Wearing it with sleeves, jackets, and other gear

Bulkier clothing can push the watch around or make the screen harder to check quickly. If your jacket cuff catches the watch every time you move, the fit or placement may need adjusting. The goal is easy access without constant interference.

For colder months, wear the watch where the sensors still have skin contact and the band isn’t trapped awkwardly under layers. If you’re wearing gloves, wrist wraps, or sports gear, check that the watch isn’t being forced into a crooked angle. The better it sits, the more useful it is.

Sleep tracking needs a different kind of comfort

If you want sleep data, you need a fit that stays consistent through the night without becoming annoying. That usually means slightly looser than workout mode but still secure enough not to slide around. A lot of people give up on sleep tracking not because they dislike the feature, but because the watch feels bulky at 2 a.m.

This is where band choice matters. A lighter, softer strap often makes overnight wear much easier. If your smartwatch feels great during the day but bothers you at night, the issue may not be the watch itself. It may just need a better band setup.

Small habits that make a big difference

A properly worn smartwatch is less about one perfect rule and more about a few repeatable habits. Put it above the wrist bone. Keep it snug, not tight. Tighten slightly for workouts, loosen slightly for sleep if needed, and keep the sensors clean.

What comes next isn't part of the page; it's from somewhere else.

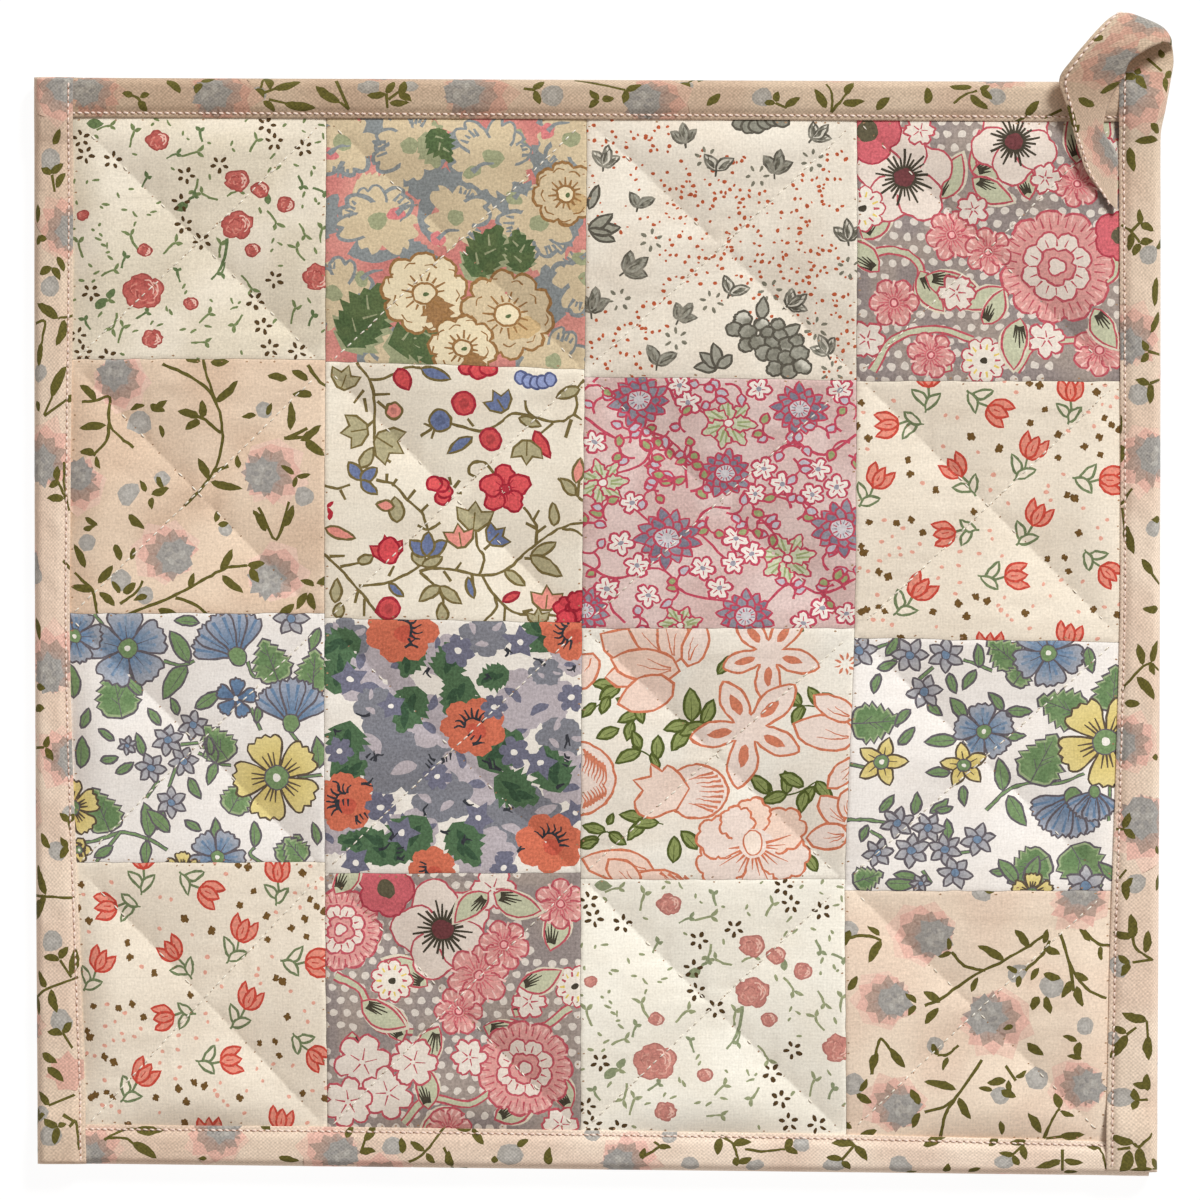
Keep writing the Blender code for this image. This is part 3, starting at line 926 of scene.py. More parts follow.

Also be realistic about what affects accuracy. Fast movement, poor contact, skin conditions, and even temperature can change readings. Smartwatch data is most useful when the fit is consistent. That’s how you get trends you can actually trust, whether you’re tracking steps, sleep, heart rate, or workouts.

If you’re buying affordable everyday tech, practicality wins every time. The smartest setup is the one that feels good, works reliably, and fits into real life without extra fuss. Get the fit right once, then let the watch do what it’s built to do - make everyday tracking easier.